FOUR: What are some of the challenges and benefits of 3D printing jewellery? What sort of materials do you use to 3D print your designs?

User-centred design and 3D modelling go so well together. You can easily adjust, tweak and customise designs for each individual.  The kinetic jewellery designs work perfectly for powder bed fusion – or Direct Metal Laser Sintering (DMLS) so that they can be printed as interlocking parts as one print, like our toggle ring, based on the on/off toggle switch we see in our mobile phone settings.

Choosing the appropriate type of 3D printing for each design has been a real challenge in terms of balancing cost, quality and turnaround time. The cost of [powder bed fusion] 3D printing with precious metal is also still very high due to its infancy, which is why HIJ has been using two types of 3D printing: 3D printed wax via material jetting that’s then cast in silver or gold to give it a smooth finish, and along with the powder bed fusion/direct metal laser sintering (DMLS) which gives it a textured finish.

Another challenge I found is that most commercial 3D printers aren’t set up to print consumer goods. This resulted in issues like having HIJ designs turned away because they weren’t car parts or seen as products that were technical or engineered.

Materials we currently have in usage are silver (via both types of 3D printing), gold (cast only) and titanium (DMLS only)

Scroll bar necklace in four different options (Photo: Facebook/HI Jewellery)

FIVE:  What’s your best-selling design and what’s your favourite design personally?

Best-seller is the cursor earrings. People love the wee computer pointer and it’s a subtle way to add some tech-inspired bling to your outfit.

My personal favourite is the scroll bar. I wear one every day and it’s like wearing a fidget spinner. I can play with it all day and in meetings, and the minimal design is also quite subtle. People get excited when they recognise what it is.

SIX: What do you see as the future of 3D printing? Do you see it being used more in the fashion/accessories industry like HIJ, as well as other less conventional sectors?

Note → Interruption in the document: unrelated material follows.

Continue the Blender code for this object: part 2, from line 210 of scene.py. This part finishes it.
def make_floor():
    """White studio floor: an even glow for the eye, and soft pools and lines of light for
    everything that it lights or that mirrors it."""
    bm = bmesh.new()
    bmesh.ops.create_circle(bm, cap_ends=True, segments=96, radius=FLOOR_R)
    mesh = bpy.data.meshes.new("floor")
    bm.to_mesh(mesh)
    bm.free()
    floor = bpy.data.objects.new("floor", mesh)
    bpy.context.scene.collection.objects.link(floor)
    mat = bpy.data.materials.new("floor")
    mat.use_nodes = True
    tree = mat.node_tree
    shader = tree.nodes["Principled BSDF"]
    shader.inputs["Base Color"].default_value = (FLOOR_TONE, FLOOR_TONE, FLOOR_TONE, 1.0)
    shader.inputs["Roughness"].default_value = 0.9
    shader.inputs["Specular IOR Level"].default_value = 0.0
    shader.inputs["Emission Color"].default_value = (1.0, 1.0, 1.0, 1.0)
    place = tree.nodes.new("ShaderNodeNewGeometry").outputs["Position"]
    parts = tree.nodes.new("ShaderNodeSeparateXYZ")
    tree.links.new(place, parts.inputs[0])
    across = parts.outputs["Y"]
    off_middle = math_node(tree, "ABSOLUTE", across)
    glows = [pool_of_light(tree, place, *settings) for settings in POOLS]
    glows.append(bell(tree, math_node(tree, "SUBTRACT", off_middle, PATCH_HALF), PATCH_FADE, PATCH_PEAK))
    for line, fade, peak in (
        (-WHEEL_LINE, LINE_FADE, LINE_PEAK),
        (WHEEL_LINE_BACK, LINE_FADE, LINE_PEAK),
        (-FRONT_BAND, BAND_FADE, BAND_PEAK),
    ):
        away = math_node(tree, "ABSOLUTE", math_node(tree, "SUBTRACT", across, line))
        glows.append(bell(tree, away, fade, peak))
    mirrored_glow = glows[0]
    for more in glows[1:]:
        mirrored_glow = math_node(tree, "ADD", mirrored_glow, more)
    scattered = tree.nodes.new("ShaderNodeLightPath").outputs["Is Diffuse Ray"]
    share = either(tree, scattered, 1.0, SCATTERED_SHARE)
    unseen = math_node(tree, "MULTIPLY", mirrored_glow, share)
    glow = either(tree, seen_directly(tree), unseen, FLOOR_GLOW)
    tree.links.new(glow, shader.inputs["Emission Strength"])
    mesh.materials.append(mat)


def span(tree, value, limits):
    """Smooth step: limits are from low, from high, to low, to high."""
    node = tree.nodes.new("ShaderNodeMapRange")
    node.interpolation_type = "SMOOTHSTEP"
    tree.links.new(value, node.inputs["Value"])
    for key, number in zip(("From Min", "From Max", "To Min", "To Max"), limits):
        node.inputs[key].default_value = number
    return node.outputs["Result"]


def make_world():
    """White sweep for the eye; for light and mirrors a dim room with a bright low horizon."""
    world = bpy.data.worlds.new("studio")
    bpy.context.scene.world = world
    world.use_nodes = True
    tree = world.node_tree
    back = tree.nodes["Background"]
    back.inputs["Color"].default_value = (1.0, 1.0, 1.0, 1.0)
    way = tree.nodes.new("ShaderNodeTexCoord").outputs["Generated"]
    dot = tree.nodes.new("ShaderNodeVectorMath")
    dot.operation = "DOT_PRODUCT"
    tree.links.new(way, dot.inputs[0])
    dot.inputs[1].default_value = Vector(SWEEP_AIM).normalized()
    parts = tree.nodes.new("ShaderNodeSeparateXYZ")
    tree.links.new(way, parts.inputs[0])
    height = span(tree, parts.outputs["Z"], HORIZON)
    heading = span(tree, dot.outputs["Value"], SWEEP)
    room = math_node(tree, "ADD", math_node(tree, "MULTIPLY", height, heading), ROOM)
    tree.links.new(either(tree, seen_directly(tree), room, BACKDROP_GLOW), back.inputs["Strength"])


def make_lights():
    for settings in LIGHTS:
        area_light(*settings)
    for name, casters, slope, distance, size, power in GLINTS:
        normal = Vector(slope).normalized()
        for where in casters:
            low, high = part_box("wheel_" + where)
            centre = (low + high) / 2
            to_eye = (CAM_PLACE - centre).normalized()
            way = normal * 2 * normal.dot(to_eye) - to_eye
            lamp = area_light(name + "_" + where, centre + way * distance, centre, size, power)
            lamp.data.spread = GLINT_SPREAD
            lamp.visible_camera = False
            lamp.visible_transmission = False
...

3D printed consumable products are right at the beginning of the innovation curve, so it’s going to go through some ups and downs as we figure out the best ways to use it. I think the main benefit of 3D printing is it’ll give local designers and brands the ability to be global. By simply sending 3D files via email, cloud, internet etc to anywhere in the world with a 3D printer, it opens up new markets to share designs to a wider audience. This will create new challenging brands and I think customers will expect more customisations as they become more aware of how incredibly easy and fast it is to change a design with 3D printing.

Hopefully, this will counteract the fast fashion culture we’ve created, this throwaway culture that’s created massive waste problems and has ruined our environment. If people are able to customise a product then they might treasure it more and not throw it away.

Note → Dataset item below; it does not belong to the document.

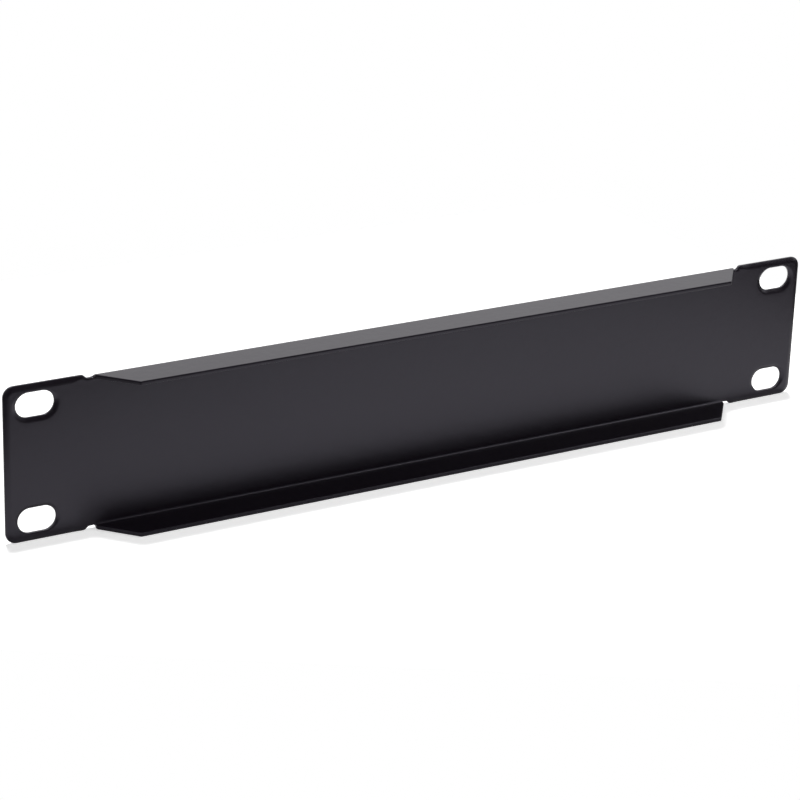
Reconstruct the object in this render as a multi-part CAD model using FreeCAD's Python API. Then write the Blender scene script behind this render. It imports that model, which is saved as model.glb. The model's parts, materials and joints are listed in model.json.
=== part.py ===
import FreeCAD, Part
import math
import os

# Blanking panel for a ten-inch rack, one unit high: one steel sheet, folded once along its top and
# once along its bottom, so that two flanges stand out behind the face. The folds stop short of both
# ends, where the sheet stays flat and forms the ears that are bolted to the rack.
#
# X runs along the panel, Z is up, the smooth front looks towards -Y and the flanges reach to +Y.
# The origin is the centre of the four bolt slots, on the rear face of the ears.

# The rack, in millimetres: one unit's height, the panel's width, the bolt holes' distance from the
# unit's upper and lower limits and from the panel's ends, and the gap left to the next panel
unit_height = 44.45
panel_width = 254.0
slot_inset_height = 6.35
slot_inset_width = 8.7375
panel_clearance = 1.45

# Sheet, ears and bolt slots
sheet_thickness = 1.2
ear_width = 25.0
ear_corner_radius = 3.0
slot_length = 10.7
slot_height = 6.8

# Folds and flanges: the depth runs from the front face to the free edge, and the chamfer is the
# length that each end of a flange loses between the bend and the free edge
bend_inner_radius = 0.7
flange_depth = 11.7
flange_chamfer = 8.2
flange_corner_radius = 0.8

# Relief beside each end of a fold: upright along the flange's end, with a level bottom this deep
# below the ear's edge, and a side that slants out to the ear
relief_depth = 1.0
relief_bottom_width = 1.85
relief_slant_width = 1.05
relief_corner_radius = 1.0

# Edges of the cut blank: the roll-over of the rear skin, where the punch went in, and the small
# bevel of the front skin, where the burr was taken off
roll_over_radius = 0.25
burr_bevel_width = 0.12

# Places that follow from the sizes
front_y = -sheet_thickness
rear_y = 0.0
bend_end_y = rear_y + bend_inner_radius
free_edge_y = front_y + flange_depth
bend_outer_radius = bend_inner_radius + sheet_thickness
half_width = panel_width / 2
half_height = (unit_height - panel_clearance) / 2
inner_half_height = half_height - sheet_thickness
half_fold = half_width - ear_width
half_free_edge = half_fold - flange_chamfer
slot_x = half_width - slot_inset_width
slot_z = unit_height / 2 - slot_inset_height

same_place = 1e-6


def on_face(x, z, y):
    """Point of an outline seen from the front, at a place along Y."""
    return FreeCAD.Vector(x, y, z)


def on_end(y, z, x):
    """Point of an outline seen from one end, at a place along X."""
    return FreeCAD.Vector(x, y, z)


def on_plan(x, y, z):
    """Point of an outline seen from above, at a height along Z."""
    return FreeCAD.Vector(x, y, z)


def corner_arc(before, here, after, radius):
    """Start, middle and end of the arc that rounds the corner between two straight sides."""
    back = (before - here).normalize()
    ahead = (after - here).normalize()
    half_angle = back.getAngle(ahead) / 2
    setback = radius / math.tan(half_angle)
    middle = here + (back + ahead).normalize() * (radius / math.sin(half_angle) - radius)
    return here + back * setback, middle, here + ahead * setback


def prism(view, corners, start, end):
    """Solid of an outline of corners (u, v, radius), carried straight from one place to another."""
    points = [view(u, v, start) for u, v, _ in corners]
    arcs = []
    for index, (_, _, radius) in enumerate(corners):
        following = points[(index + 1) % len(points)]
        arcs.append(corner_arc(points[index - 1], points[index], following, radius))
    edges = []
    for index, (arc_start, middle, arc_end) in enumerate(arcs):
        if corners[index][2] > 0:
            edges.append(Part.Arc(arc_start, middle, arc_end).toShape())
        next_start = arcs[(index + 1) % len(arcs)][0]
        if not arc_end.isEqual(next_start, same_place):
            edges.append(Part.makeLine(arc_end, next_start))
    along = view(0, 0, end) - view(0, 0, start)
    return Part.Face(Part.Wire(edges)).extrude(along)


def rectangle(x, z, half_length, half_rise, radius):
    """Corners of a rectangle about a middle, all rounded alike."""
    signs = ((-1, -1), (1, -1), (1, 1), (-1, 1))
    return [(x + across * half_length, z + up * half_rise, radius) for across, up in signs]


def through_sheet(corners):
    """Prism of an outline on the face, through the flat sheet."""
    return prism(on_face, corners, front_y, rear_y)


def punched(sheet, corners):
    """The sheet, cut by an outline in the upper right quarter and by its mirror images."""
    for side in (-1, 1):
        for level in (-1, 1):
            mirrored = [(side * x, level * z, radius) for x, z, radius in corners]
            sheet = sheet.cut(through_sheet(mirrored))
    return sheet


def edges_at(shape, axis, places, kept_axis, kept_places):
    """Edges that lie whole at one of the places along an axis, and at no kept place along another."""
    def lies_at(edge, along, levels):
        low = getattr(edge.BoundBox, along + "Min")
        high = getattr(edge.BoundBox, along + "Max")
        return any(abs(low - level) < same_place and abs(high - level) < same_place for level in levels)

    return [edge for edge in shape.Edges
            if lies_at(edge, axis, places) and not lies_at(edge, kept_axis, kept_places)]


def softened(sheet, axis, rear_skin, front_skin, kept_axis, kept_places):
    """The sheet with its cut edges rolled over on the rear skin and bevelled on the front skin."""
    rear_edges = edges_at(sheet, axis, rear_skin, kept_axis, kept_places)
    rolled = sheet.makeFillet(roll_over_radius, rear_edges)
    front_edges = edges_at(rolled, axis, front_skin, kept_axis, kept_places)
    return rolled.makeChamfer(burr_bevel_width, front_edges)


def relief_outline():
    """Relief at the upper right end of a fold, open above the ear's edge."""
    bottom_end_x = half_fold + relief_bottom_width
    return [
        (half_fold, half_height - relief_depth, 0),
        (bottom_end_x, half_height - relief_depth, relief_corner_radius),
        (bottom_end_x + 2 * relief_slant_width, half_height + relief_depth, 0),
        (half_fold, half_height + relief_depth, 0),
    ]


def flat_ears():
    """Both ears: the ends of the rounded sheet, with their slots and fold reliefs."""
    sheet = through_sheet(rectangle(0, 0, half_width, half_height, ear_corner_radius))
    middle = through_sheet(rectangle(0, 0, half_fold, half_height, 0))
    ears = punched(sheet.cut(middle), relief_outline())
    ears = punched(ears, rectangle(slot_x, slot_z, slot_length / 2, slot_height / 2, slot_height / 2))
    joins = (-half_fold, half_fold)
    return [softened(ear, "Y", (rear_y,), (front_y,), "X", joins) for ear in ears.Solids]


def folded_middle():
    """The channel between the ears: the folded section, with its flanges trimmed in plan."""
    outside = prism(on_end, [
        (front_y, -half_height, bend_outer_radius),
        (free_edge_y, -half_height, 0),
        (free_edge_y, half_height, 0),
        (front_y, half_height, bend_outer_radius),
    ], -half_fold, half_fold)
    inside = prism(on_end, [
        (rear_y, -inner_half_height, bend_inner_radius),
        (free_edge_y, -inner_half_height, 0),
        (free_edge_y, inner_half_height, 0),
        (rear_y, inner_half_height, bend_inner_radius),
    ], -half_fold, half_fold)
    trimmed_plan = prism(on_plan, [
        (-half_fold, front_y, 0),
        (half_fold, front_y, 0),
        (half_fold, bend_end_y, 0),
        (half_free_edge, free_edge_y, flange_corner_radius),
        (-half_free_edge, free_edge_y, flange_corner_radius),
        (-half_fold, bend_end_y, 0),
    ], -half_height, half_height)
    channel = outside.cut(inside).common(trimmed_plan)
    outer_skins = (-half_height, half_height)
    inner_skins = (-inner_half_height, inner_half_height)
    return softened(channel, "Z", inner_skins, outer_skins, "Y", (bend_end_y,))


def blanking_panel():
    """The whole folded sheet as one solid."""
    return folded_middle().fuse(flat_ears()).removeSplitter()


if __name__ == "__main__":
    os.makedirs("parts", exist_ok=True)
    blanking_panel().exportStep("parts/blanking_panel.step")
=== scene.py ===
import json
import math

import bmesh
import bpy
import numpy as np
from mathutils import Matrix, Vector


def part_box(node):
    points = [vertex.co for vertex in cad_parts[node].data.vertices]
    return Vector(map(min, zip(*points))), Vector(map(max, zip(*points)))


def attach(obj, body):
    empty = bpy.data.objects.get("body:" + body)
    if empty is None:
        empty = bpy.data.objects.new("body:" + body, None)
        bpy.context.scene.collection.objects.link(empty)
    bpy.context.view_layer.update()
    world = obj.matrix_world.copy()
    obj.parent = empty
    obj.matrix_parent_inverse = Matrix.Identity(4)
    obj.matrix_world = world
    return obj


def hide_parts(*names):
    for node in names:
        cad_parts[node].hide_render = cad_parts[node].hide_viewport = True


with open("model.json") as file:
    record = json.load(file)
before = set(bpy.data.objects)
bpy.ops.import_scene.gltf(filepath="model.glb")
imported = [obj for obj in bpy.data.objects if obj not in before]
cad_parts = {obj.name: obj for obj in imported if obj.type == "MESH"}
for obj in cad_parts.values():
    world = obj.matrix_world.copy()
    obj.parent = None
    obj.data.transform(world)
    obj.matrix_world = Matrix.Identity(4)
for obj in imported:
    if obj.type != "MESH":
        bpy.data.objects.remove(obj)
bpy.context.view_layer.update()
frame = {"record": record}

# Blanking panel for a ten-inch rack: one steel sheet, cut flat, folded along its top and bottom and
# powder coated black. The sheet is worked out as its flat blank and then folded by a formula.
# X runs along the panel, Z is up and the flanges reach to +Y. Lengths are in metres.

mm = 0.001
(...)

[There’s also] virtual reality, which is a way for people to see what the form and shape of a product feels like. You can play with the design in VR before buying it which could be a potential future business model. In the future, we might be trying on jewellery and clothes in VR and AR before we buying them. HI Jewellery has a Virtual Reality Gallery where you can play with the designs.

We do need to remember that technology is a tool, and unless we have real problems and needs to solve and meet them, it may or may not disrupt/drastically change an industry.

(Source: HIJewellery.nz)

SEVEN: Do you have any other plans to scale/grow further and if so, what are they?

Yes! I have two ideas of where HI Jewellery could go: incorporating precious stones into designs or creating jewellery that can be connected to the Internet of Things and sense other pieces around it.

EIGHT: Lastly, tell us about a New Zealand start-up or business that you really admire right now.

Backyard weddings. It’s an ingenious idea to help budget conscious brides and grooms rent out a beautiful backyard for their special day. It’s like Airbnb for wedding venues, and all they’ve done is create a platform connecting people with stunning houses and backyards to engaged couples wanting cheaper or better options for their wedding location. They’ve also just infiltrated Australia.